Ashley Williams

Personal information
- Nationality: Jamaican
- Born: 25 October 1996 (age 29)

Sport
- Sport: Track and field
- Event: 400 m

Achievements and titles
- Personal best: 400 m: 51.16 (2024);

Medal record
Women's athletics
Representing Jamaica
Pan American U20 Athletics Championships
| Silver medal – second place | 2015 Edmonton | 4x100 m relay |
| Silver medal – second place | 2015 Edmonton | 4×400 m relay |

= Ashley Williams (sprinter) =

Jamaican athlete (born 1996)

Ashley Williams (born 25 October 1996) is a Jamaican sprinter.

==Early life==
She attended Holmwood Technical High School in Jamaica.

==Career==
In April 2024, she was selected as part of the Jamiacan team for the 2024 World Athletics Relays in Nassau, Bahamas.

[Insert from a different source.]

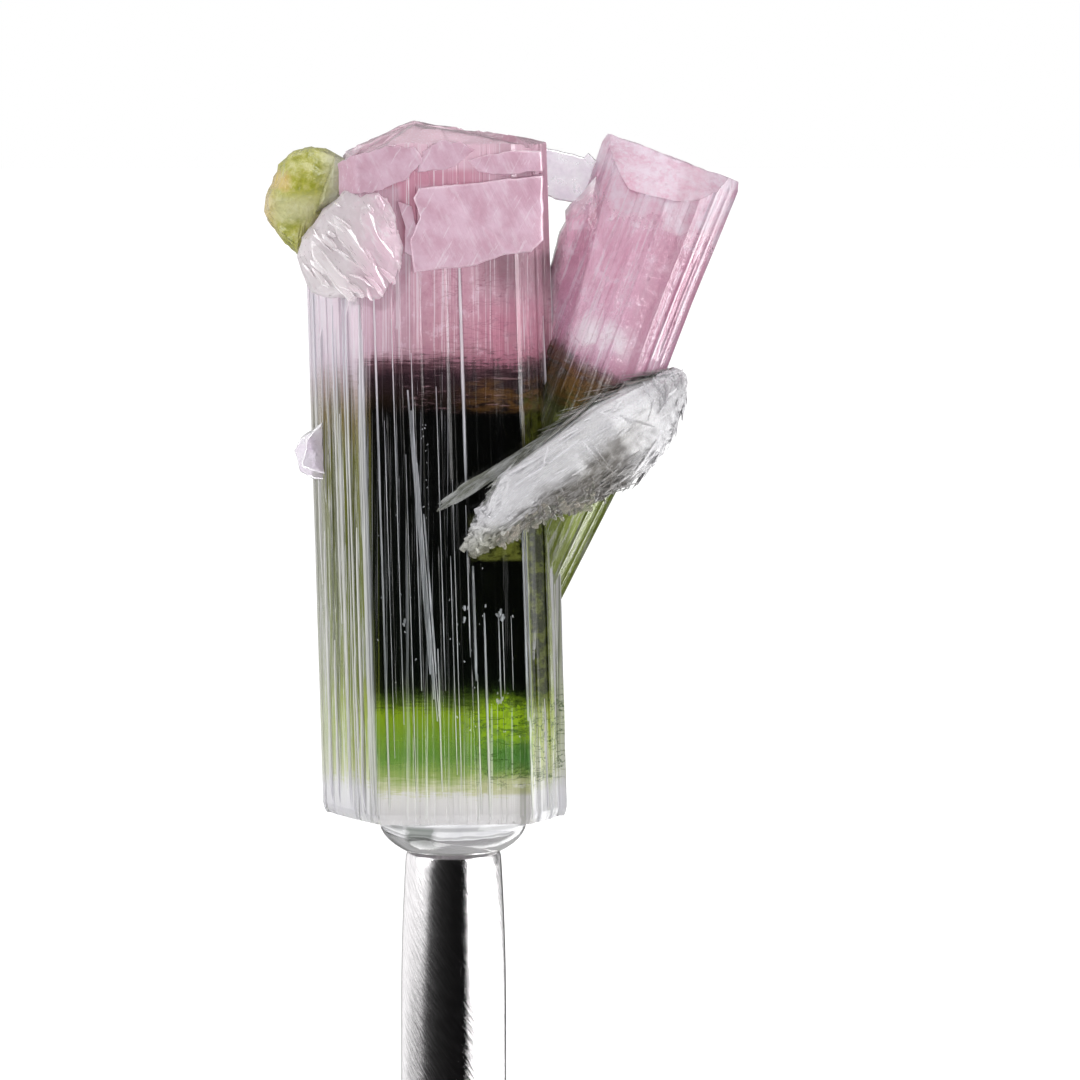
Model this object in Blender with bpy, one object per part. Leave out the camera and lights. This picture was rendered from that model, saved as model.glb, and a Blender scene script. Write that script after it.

She ran the third leg of the women's 4x400m relay as they won their second qualifying heat to secure qualification for the 2024 Olympics. In June 2024, she finished fifth at the Jamaican Olympic trials over 400 metres, having run a personal best of 51.16 seconds in the semi final. She competed in the women's 4 x 400 metres relay at the 2024 Paris Olympics.

==Personal life==
She has been nicknamed the "Jamaican Allyson Felix" due to a perceived similarity in their running style and physique.